Total. Moral. Monster.
The Slaughter of the Innocents
So when, in his late, paranoid phase, the magi show up and ask, “Where is he that is born king of the Jews?” what is Herod going to do?
He’s going to freak out.
It’s no surprise that Matthew writes [1:3]:
When Herod the king heard this, he was troubled, and all Jerusalem with him.
You bet all Jerusalem was troubled!
They knew the lengths Herod would go to in his efforts to protect his throne from rival claimants.
So if he couldn’t find the infant he was looking for, Herod wiping out the baby boys in Bethlehem and its surrounding areas in order to eliminate a potential rival is completely plausible.
He was willing to kill his own sons when he thought they threatened his throne, and he was willing to conduct widespread massacres for the sake of his own vanity, as we’ve seen.
The slaughter of the innocents is totally in keeping with Herod’s character.
The Record We Have
So what record do we have of this event?
Matthew’s Gospel.
It’s true that we don’t have an independent record, but that’s true for a great number of things in the ancient world. So much ancient literature has been lost that often only one record survives.

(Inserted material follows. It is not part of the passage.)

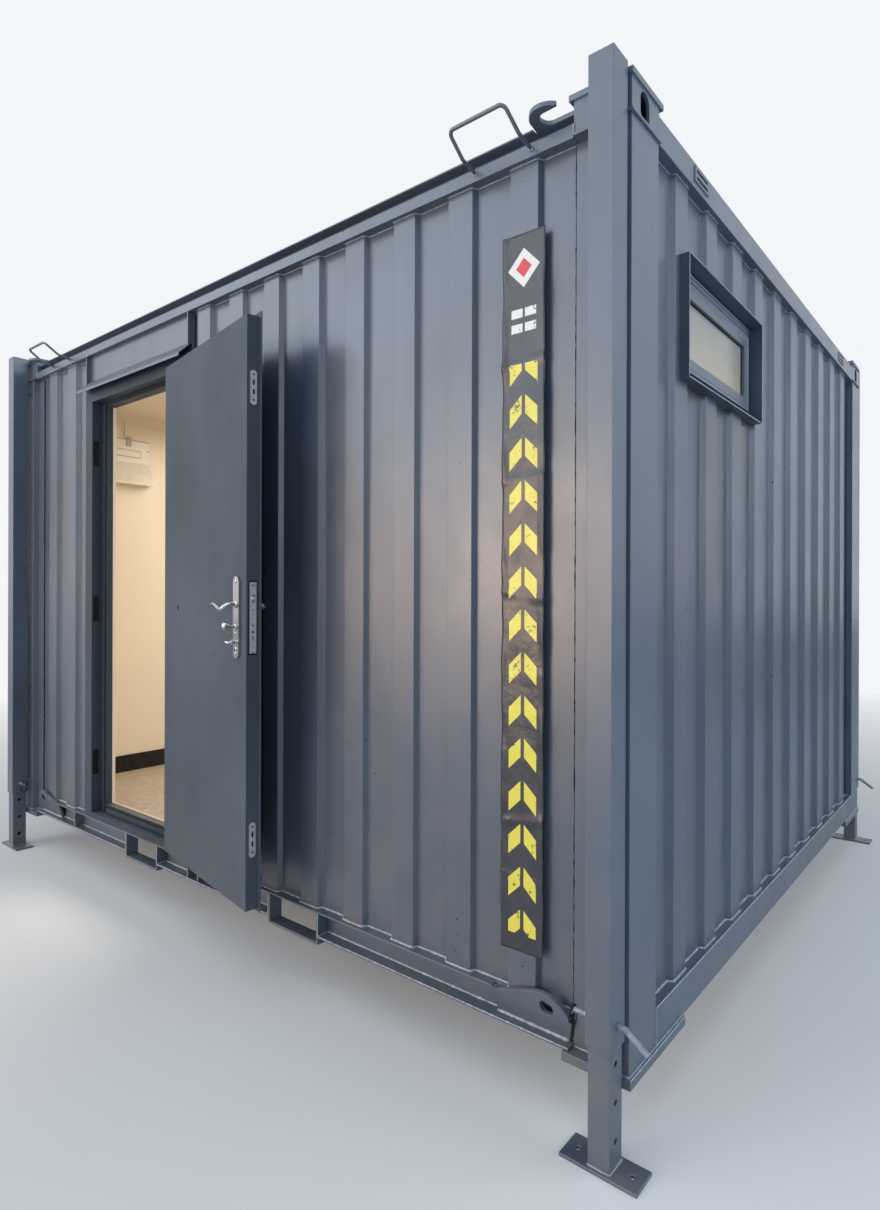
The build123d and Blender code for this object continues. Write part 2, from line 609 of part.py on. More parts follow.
knuckles = []
leaf_knuckles = []
for z in HINGE_Z:
    knuckle = Pos(HINGE_X, HINGE_Y, z - KNUCKLE_H / 2 - 1) * Cylinder(KNUCKLE_R, KNUCKLE_H)
    knuckles.append(knuckle + block(HINGE_X + 1, HINGE_X + 42, FRONT - 4, FRONT, z - KNUCKLE_H, z - 2))
    barrel = Pos(HINGE_X, HINGE_Y, z + KNUCKLE_H / 2) * Cylinder(KNUCKLE_R, KNUCKLE_H)
    leaf_knuckles.append(opened(barrel + block(HINGE_X - 70, HINGE_X - 1, OUT_Y - 4, OUT_Y, z + 1, z + KNUCKLE_H)))
save("hinge_halves_frame", knuckles)
save("hinge_halves_leaf", leaf_knuckles)

# Door furniture
back_plate = Plane.XZ * SlotOverall(280, 46, rotation=90)
plate_in = Pos(spindle_x, IN_Y + PLATE_T / 2, LOCK_Z) * extrude(back_plate, PLATE_T / 2, both=True)
plate_in -= rod_y(spindle_x, IN_Y - 1, IN_Y + PLATE_T + 1, SPINDLE_Z, SPINDLE_R + 4)
plate_out = Pos(spindle_x, OUT_Y - PLATE_T / 2, LOCK_Z) * extrude(back_plate, PLATE_T / 2, both=True)
plate_out -= rod_y(spindle_x, OUT_Y - PLATE_T - 1, OUT_Y + 1, SPINDLE_Z, SPINDLE_R + 4)
knob = rod_y(spindle_x, IN_Y + PLATE_T, IN_Y + PLATE_T + 34, KNOB_Z, 6)
knob += block(spindle_x - 14, spindle_x + 14, IN_Y + PLATE_T + 30, IN_Y + PLATE_T + 40, KNOB_Z - 7, KNOB_Z + 7)
turn = rod_y(spindle_x, IN_Y + PLATE_T, IN_Y + PLATE_T + 14, TURN_Z, 9)
face = block(LEAF_LEFT - 2, LEAF_LEFT, OUT_Y + 11, OUT_Y + 35, LOCK_Z - 121, LOCK_Z + 119)
face += block(LEAF_LEFT - LATCH_OUT, LEAF_LEFT - 2, OUT_Y + 17, OUT_Y + 29, SPINDLE_Z + 6, SPINDLE_Z + 32)
furniture = [plate_in + knob + turn, plate_out, face]
for z in OVAL_PLATE_Z:
    furniture.append(Pos(LEAF_LEFT - 1, OUT_Y + 24, z) * extrude(
        Plane.YZ * SlotOverall(120, 24, rotation=90), 1, both=True))
save("door_lock", [opened(p) for p in furniture])


def lever(y_foot, y_grip):
    """A round lever handle on its spindle, pointing to the hinge side."""
    step = 1 if y_grip > y_foot else -1
    return bent_rod([
        (spindle_x, y_foot, SPINDLE_Z), (spindle_x, y_grip, SPINDLE_Z),
        (spindle_x + LEVER_LENGTH, y_grip - step * 6, SPINDLE_Z - 4)], LEVER_R, 14)


handles = lever(IN_Y + 1, IN_Y + PLATE_T + LEVER_STAND) + lever(OUT_Y - 1, OUT_Y - PLATE_T - LEVER_STAND)
handles += rod_y(spindle_x, OUT_Y - 2, IN_Y + 2, SPINDLE_Z, SPINDLE_R)
save("lever_handles", opened(handles))

keeps = [block(REBATE_LEFT, REBATE_LEFT + 2, FRONT + 6, FRONT + 30, z - 60, z + 60) for z in KEEP_Z]
save("jamb_keeps", keeps)

# Window: folded surround box through the wall, fixed frame, sash and pane
WIN_Y = (WIN_LEFT + WIN_RIGHT) / 2
WIN_Z = (WIN_BOTTOM + WIN_TOP) / 2


def in_window(x0, x1, side, rail):
    """A block that fills the window less a margin at each side and a margin at top and bottom."""
    half_w = WIN_W / 2 - side
    half_h = (WIN_TOP - WIN_BOTTOM) / 2 - rail
    return block(x0, x1, WIN_Y - half_w, WIN_Y + half_w, WIN_Z - half_h, WIN_Z + half_h)


frame_side = WIN_SHEET + WIN_FRAME_SIDE
frame_rail = WIN_SHEET + WIN_FRAME_RAIL
pane_side = frame_side + WIN_SASH
pane_rail = frame_rail + WIN_SASH
frame_x = HALF_L - WIN_REVEAL
sash_x = frame_x + WIN_SASH_PROUD
pane_x = HALF_L - WIN_PANE_IN
surround = in_window(END_LIN_IN, HALF_L + WIN_OUT, 0, 0)
surround -= in_window(END_LIN_IN, HALF_L + WIN_OUT, WIN_SHEET, WIN_SHEET)
save("window_surround", surround)
fixed = in_window(END_LIN_IN + 8, frame_x, WIN_SHEET, WIN_SHEET)
fixed -= in_window(END_LIN_IN + 8, frame_x, frame_side, frame_rail)
save("window_frame", fixed)
sash = in_window(END_LIN_IN + 16, sash_x, frame_side, frame_rail)
sash -= in_window(END_LIN_IN + 16, sash_x, pane_side, pane_rail)
save("window_sash", sash)
save("window_pane", in_window(pane_x - WIN_PANE_T, pane_x, pane_side, pane_rail))

# Legs: outer tube with its two brackets, inner tube with its base plate, and the locking pin
LEG_X = HALF_L - LEG_FROM_END
LEG_Y = FRONT - LEG_GAP - LEG_OUT / 2
HALF_OUT = LEG_OUT / 2
HALF_IN = LEG_IN / 2
tube = block(LEG_X - HALF_OUT, LEG_X + HALF_OUT, LEG_Y - HALF_OUT, LEG_Y + HALF_OUT, LEG_BOTTOM, LEG_TOP)
bore = HALF_OUT - LEG_WALL
tube -= block(LEG_X - bore, LEG_X + bore, LEG_Y - bore, LEG_Y + bore, LEG_BOTTOM - 1, LEG_TOP - 6)
pin_z = LEG_HOLE_FIRST + PIN_HOLE * LEG_HOLE_PITCH
tube -= rod_x(LEG_X - LEG_OUT, LEG_X + LEG_OUT, LEG_Y, pin_z, LEG_HOLE_R)
for z in (LOW_BRACKET_Z, HIGH_BRACKET_Z):
    tube += block(LEG_X - BRACKET_W / 2, LEG_X + BRACKET_W / 2, LEG_Y + HALF_OUT, FRONT, z, z + BRACKET_H)
save("leg_outer_tubes", four(tube))

inner = block(LEG_X - HALF_IN, LEG_X + HALF_IN, LEG_Y - HALF_IN, LEG_Y + HALF_IN, BASE_T, LEG_IN_TOP)
hollow = HALF_IN - LEG_IN_WALL
inner -= block(LEG_X - hollow, LEG_X + hollow, LEG_Y - hollow, LEG_Y + hollow, BASE_T + 1, LEG_IN_TOP + 1)
inner += block(LEG_X - BASE_X / 2, LEG_X + BASE_X / 2, LEG_Y - BASE_Y / 2, LEG_Y + BASE_Y / 2, 0, BASE_T)
for i in range(LEG_HOLES):
    inner -= rod_x(LEG_X - LEG_OUT, LEG_X + LEG_OUT, LEG_Y, LEG_HOLE_FIRST + i * LEG_HOLE_PITCH, LEG_HOLE_R)
for side in (-1, 1):
    inner -= Pos(LEG_X + side * BASE_HOLES / 2, LEG_Y, BASE_T / 2) * Cylinder(BASE_HOLE_R, BASE_T + 2)
save("leg_inner_tubes", four(inner))

pin = bent_rod([
    (LEG_X - 94, LEG_Y, pin_z), (LEG_X + 53, LEG_Y, pin_z), (LEG_X + 116, LEG_Y, pin_z - 42)], PIN_R, 16)
save("locking_pins", four(pin))

# Wall unit inside, tapering upward, with its thin conduit
wall_x = -END_LIN_IN
unit = along_y([
    (wall_x, UNIT_BOTTOM), (wall_x + UNIT_OUT, UNIT_BOTTOM), (wall_x + UNIT_OUT, UNIT_BOTTOM + UNIT_LIP),
    (wall_x + UNIT_RIM, UNIT_SHOULDER), (wall_x + UNIT_RIM, UNIT_TOP), (wall_x, UNIT_TOP)],
    FRONT + UNIT_FROM_FRONT, FRONT + UNIT_FROM_FRONT + UNIT_W)
unit += block(
    wall_x, wall_x + CONDUIT_W, FRONT + CONDUIT_FROM_FRONT, FRONT + CONDUIT_FROM_FRONT + CONDUIT_W,
    UNIT_TOP, CEILING_BOTTOM)
save("wall_heater", unit)

# Banner strip on the front ribs
banner_right = HALF_L - BANNER_FROM_END
save("banner", block(banner_right - BANNER_W, banner_right, CREST_Y - 1, CREST_Y, BANNER_BOTTOM, BANNER_TOP))
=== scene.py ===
import math
import random

import bpy
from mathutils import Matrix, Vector


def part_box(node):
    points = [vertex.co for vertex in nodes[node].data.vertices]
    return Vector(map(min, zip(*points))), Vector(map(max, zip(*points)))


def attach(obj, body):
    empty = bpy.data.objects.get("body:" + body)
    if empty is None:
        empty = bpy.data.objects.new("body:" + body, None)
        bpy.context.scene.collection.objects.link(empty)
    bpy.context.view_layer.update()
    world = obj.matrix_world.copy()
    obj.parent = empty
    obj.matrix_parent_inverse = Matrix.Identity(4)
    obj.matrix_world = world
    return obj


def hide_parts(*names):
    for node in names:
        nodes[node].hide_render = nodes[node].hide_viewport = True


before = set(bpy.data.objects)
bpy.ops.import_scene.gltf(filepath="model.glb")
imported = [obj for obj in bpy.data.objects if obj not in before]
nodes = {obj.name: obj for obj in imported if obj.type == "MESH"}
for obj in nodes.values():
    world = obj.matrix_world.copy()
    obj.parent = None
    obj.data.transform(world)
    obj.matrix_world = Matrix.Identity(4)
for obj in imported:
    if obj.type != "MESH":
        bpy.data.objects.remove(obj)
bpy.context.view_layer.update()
MM = 0.001

# Colours of the finishes, linear
FRAME_GREY = (0.080, 0.108, 0.149)
SHEET_GREY = (0.064, 0.087, 0.121)
DOOR_GREY = (0.062, 0.082, 0.106)
SURROUND_GREY = (0.038, 0.053, 0.075)
RIM_GREY = (0.055, 0.075, 0.105)
DUST = (0.16, 0.135, 0.11)
GLASS_PAINTED_SKY = (0.33, 0.34, 0.35)
GLASS_PAINTED_GLOW = (0.60, 0.52, 0.39)
GLASS_CLOUD = (0.60, 0.53, 0.42)
VINYL_DARK = (0.022, 0.026, 0.033)
VINYL_WORN = (0.045, 0.050, 0.060)
PRINT_YELLOW = (0.72, 0.66, 0.09)
PRINT_WHITE = (0.74, 0.74, 0.73)
PRINT_RED = (0.58, 0.028, 0.036)
PALE = (0.90, 0.92, 0.95)
SKY_FILL = (0.72, 0.85, 1.0)
SKY_BLUE = (0.72, 0.86, 1.0)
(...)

And when that record is consistent with other things we know- — like Herod’s bloodthirsty and paranoid character — there is no reason to distrust it.
What Matthew says about Herod sounds exactly like the Herod we know.
The idea that the gospels are “false until proven true” is nonsense.
Even if one does not come at this issue from a perspective of faith, one should be willing to acknowledge that the gospels can and do contain historical information that matches with what we know of their times.
To discount what Matthew says just because we don’t have an independent record would be to ignore credible historical evidence.